You can bake bundles of cookies for family members. Make the dough and form the cookies together, then wrap up the bundles together, too (while perhaps sampling the results along the way). You can do the same for homemade candies.
You can make photo cards by simply taking photographs of beautiful things, making prints of those photographs, and then affixing them to the front of blank stationery cards with rubber cement.
You can make jars of various canned goods – pickles, jellies, jams, preserves, salsa, and so forth. Make the items together, then go through the simple canning process together, too.
The possibilities are endless! The best part? A homemade gift conveys a great deal of meaning because it involves an investment of time and care, not just money.
In the end, you're likely still going to buy presents for your children during the holiday season.
Our experience has been that the best holiday seasons tend to involve a small number of highly desired quality gifts rather than an abundance of gifts. You are far better off buying just one or two or three gifts that they'll really love and will use extensively than piles of gifts that may be left practically unused because other items are attracting their attention. It's much easier to give each gift some quality time and attention if you've only received a few gifts than if you've received a small mountain of gifts.
This year, our children are receiving roughly three presents each from us. Those presents are high-quality items that they've really been wanting, but the number is relatively small. At the end of the day, however, each of those gifts will be deeply appreciated and repeatedly used – there won't be extra gifts set aside that are basically forgotten.

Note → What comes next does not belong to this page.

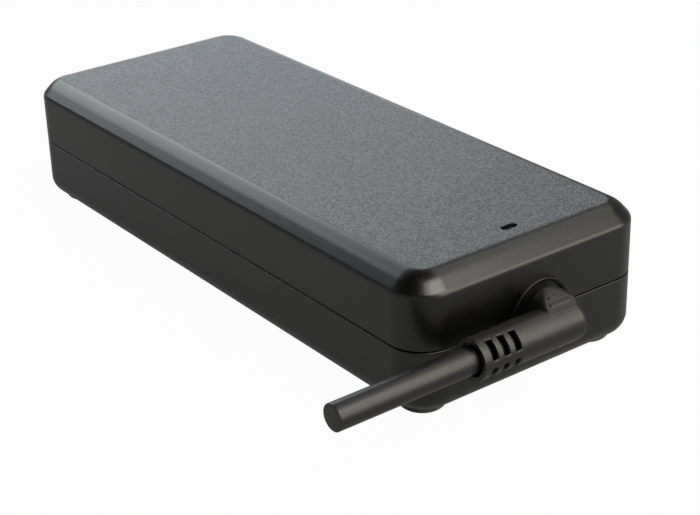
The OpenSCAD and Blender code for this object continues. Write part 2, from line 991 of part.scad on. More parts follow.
module grip_bars() {
    tilted(flat_top) {
        for (bar = bars) {
            box(-bar[0] - bar_w, -bar[0], bar[1], bar[2], flat_r - bite, flat_r + bar_proud);
        }
    }
}

module sleeve() {
    along_sleeve(0) rounded_disc(sleeve_d / 2, sleeve_end_y, sleeve_round);
    along_sleeve(bite) mirror([0, 0, 1]) rounded_disc(sleeve_d / 2, sleeve_l + bite, mouth_round);
}

module sleeve_windows() {
    steps = 4;
    for (row = [0 : window_rows - 1], turn = [0, 180], side = [-1, 1]) {
        start = turn + side * window_mid - window_angle / 2;
        along_sleeve(-sleeve_l + window_first + window_pitch * row) linear_extrude(window_w) {
            polygon(concat(
                [[0, 0]],
                [for (i = [0 : steps])
                    let (a = start + window_angle * i / steps)
                    sleeve_d * [cos(a), sin(a)]]
            ));
        }
    }
}

// Round passage of the cores: along the sleeve, round a quarter bend, along the swivel axis
module cores_path(d, x0) {
    along_sleeve(cord_in_y) cylinder(d = d, h = bend_y - cord_in_y);
    translate([bend_x, bend_y, axis_z]) {
        rotate_extrude(angle = 90) translate([bend_r, 0]) circle(d = d);
    }
    along_swivel(x0) cylinder(d = d, h = bend_x - x0);
}

module cord_exit() {
    color("#2a2a2a") difference() {
        union() {
            along_swivel(neck_x0) cylinder(d = neck_d, h = collar_x0 - fit - neck_x0);
            along_swivel(neck_x0) cylinder(d = groove_d, h = neck_x1 - neck_x0);
            along_swivel(collar_x1 + fit) cylinder(d = neck_d, h = neck_x1 - collar_x1 - fit);
            head();
            grip_bars();
            sleeve();
        }
        along_sleeve(-sleeve_l - over) cylinder(d = sleeve_bore, h = sleeve_l + over + grip_y);
        along_sleeve(grip_y - over) cylinder(d = cord_d + 2 * grip_clear, h = cord_in_y - grip_y + over);
        cores_path(cores_d + 2 * cores_clear, neck_x0 - over);
        sleeve_windows();
    }
}

module cord_cores() {
    color("#b5652a") cores_path(cores_d, neck_x0);
}

// ---------- cord ----------

function unit(v) = v / norm(v);

// Direction of the route at point i
function heading(route, i) =
    unit(route[min(i + 1, len(route) - 1)] - route[max(i - 1, 0)]);

// One ring of points round the route at point i
function route_ring(route, i, r) =
    let (
        ahead = heading(route, i),
        side = unit(cross(ahead, [0, 0, 1])),
        up = cross(side, ahead)
    )
    [for (k = [0 : cord_sides - 1])
        let (a = 360 * k / cord_sides)
        route[i] + r * (cos(a) * side + sin(a) * up)];

module swept_tube(route, r) {
    rings = len(route);
    points = [for (i = [0 : rings - 1]) each route_ring(route, i, r)];
    near_cap = [for (k = [0 : cord_sides - 1]) k];
    far_cap = [for (k = [cord_sides - 1 : -1 : 0]) (rings - 1) * cord_sides + k];
    walls = [for (i = [0 : rings - 2], k = [0 : cord_sides - 1])
        let (n = (k + 1) % cord_sides, a = i * cord_sides, b = a + cord_sides)
        [a + k, b + k, b + n, a + n]];
    polyhedron(points, concat([near_cap], walls, [far_cap]), convexity = 4);
}

module cord_jacket() {
    color("#242424") swept_tube(cord_route, cord_d / 2);
}

bottom_cover();
top_cover();
rubber_feet();
led_lens();
status_led();
ac_inlet();
line_pin();
neutral_pin();
earth_pin();
inlet_leads();
circuit_board();
insulating_sheet();
lower_shield();
upper_shield();
thermal_pads();
fuse();
varistor();
x_capacitor();
filter_core();
filter_windings();
bridge_rectifier();
boost_core();
boost_coil();
bulk_capacitor();
primary_heatsink();
primary_transistors();
controller_chip();
optocoupler();
y_capacitor();
transformer_core();
transformer_bobbin();
transformer_winding();
secondary_heatsink();
output_rectifier();
output_choke();
output_capacitors();
output_leads();
exit_bushing();
swivel_collar();
cord_exit();
cord_cores();
cord_jacket();
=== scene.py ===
"""Laptop power adapter: a matt two-part plastic case with a swivelling right-angle cord exit."""

import math

import bmesh
import bpy
import numpy as np
from mathutils import Matrix, Vector


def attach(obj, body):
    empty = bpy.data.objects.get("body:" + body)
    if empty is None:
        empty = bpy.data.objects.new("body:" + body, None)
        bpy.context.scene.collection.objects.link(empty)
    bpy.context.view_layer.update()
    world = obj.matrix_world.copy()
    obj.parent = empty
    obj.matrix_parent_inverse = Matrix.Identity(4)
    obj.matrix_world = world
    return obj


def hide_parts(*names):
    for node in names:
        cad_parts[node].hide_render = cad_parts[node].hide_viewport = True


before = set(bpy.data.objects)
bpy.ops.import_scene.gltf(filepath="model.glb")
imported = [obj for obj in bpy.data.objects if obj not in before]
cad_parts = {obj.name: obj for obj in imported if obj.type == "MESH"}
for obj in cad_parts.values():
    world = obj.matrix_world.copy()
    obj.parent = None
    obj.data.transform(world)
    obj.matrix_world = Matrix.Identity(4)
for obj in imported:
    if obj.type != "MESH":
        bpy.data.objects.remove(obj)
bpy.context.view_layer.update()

MM = 0.001

# Case, in millimetres
END_X = 75.0
SIDE_Y = 30.35
BASE_Z = 1.7
TOP_Z = 31.2
CORNER_R = 8.0
WALL = 2.2
BEVEL_IN = 3.2
BEVEL_DOWN = 3.6
BEVEL_TOP_R = 5.4
BEVEL_LOW_R = 1.8
BASE_EDGE_R = 4.4
PARTING_Z = 15.9
PARTING_GAP = 0.3
PARTING_ROUND = 0.18
LIP_H = 2.0
LIP_SKIN = 1.1
FIT = 0.05
RAIL_T = 1.4
# How far joined parts run into each other, and how far a cutter reaches past a face
BITE = 0.5
OVER = 1
# Where a turned profile stops, just short of its own axis
NEAR_AXIS = 0.01

# Posts that carry the board, in the lower half
POST_XS = (-49.2, 59.2)
POST_Y = 23.8
POST_R = 2.6
POST_H = 3.5
POST_PIN_R = 1.2
BOARD_T = 1.6

# Feet, inlet and light
FOOT_R = 5.0
FOOT_X = END_X - 8.3
FOOT_Y = SIDE_Y - 8.1
FOOT_POCKET = 0.8
FOOT_RIM = 1.6
FOOT_PLACES = [(x, y) for x in (-FOOT_X, FOOT_X) for y in (-FOOT_Y, FOOT_Y)]
INLET_W = 26.8
INLET_H = 19.6
INLET_FLANGE = 1.6
INLET_RAIL_GAP = 0.5
LIGHT_X = 66.0
LIGHT_Y = 0.6
SLOT_L = 3.8
SLOT_W = 1.7
LENS_SINK = 0.45
LENS_RIM = 1
LENS_FLANGE = 1

# Swivelling exit
AXIS_Z = 16.15
RING_R = 7.65
RING_PROUD = 1.4
PLATE_X0 = 70.95
PLATE_X1 = 72.75
PLATE_HALF = 10.0
BUSH_R = 7.2
NECK_R = 5.6
NECK_X0 = 67
NECK_X1 = 78.6
GROOVE_R = 4.8
GROOVE_X = 69.825
GROOVE_HALF = 0.975
HEAD_R = 5.5
HEAD_RISE = 1.0
HEAD_X0 = 77.3
HEAD_X1 = 83.55
FLAT_TOP = math.radians(28)
FLAT_LOW = math.radians(14)
SLEEVE_X = 81.35
SLEEVE_R = 4.3
SLEEVE_END_Y = 3.9
MOUTH_Y = -22.55
WINDOW_W = 1.35
WINDOW_PITCH = 2.87
WINDOW_FIRST = 2.0
WINDOW_MID = math.radians(40.5)
WINDOW_SPAN = math.radians(57)
WINDOW_ROWS = 3
BAR_W = 0.7
BAR_PROUD = 0.22
# Where each grip bar's front edge lies across the flat, and the Y it runs between
BARS = ((-3.2, -1.9, 1.8), (-1.6, -2.7, 2.5))
CORD_R = 2.75
CORD_IN_Y = -6.0
CORD_L = 48.7

# Edges that meet more sharply than this stay sharp
SHARP_ANGLE = math.radians(32)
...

Each gift is impactful and meaningful and doesn't fall prey to diminishing returns.
All of these strategies circle back to one key principle: it's about the time spent together, not the stuff. Every time you take a step away from things and take a step toward shared time and shared experiences, it's a net win in terms of having a meaningful and relatively inexpensive holiday season.
If you apply just one principle, it's that one. Spend time together and de-emphasize the stuff.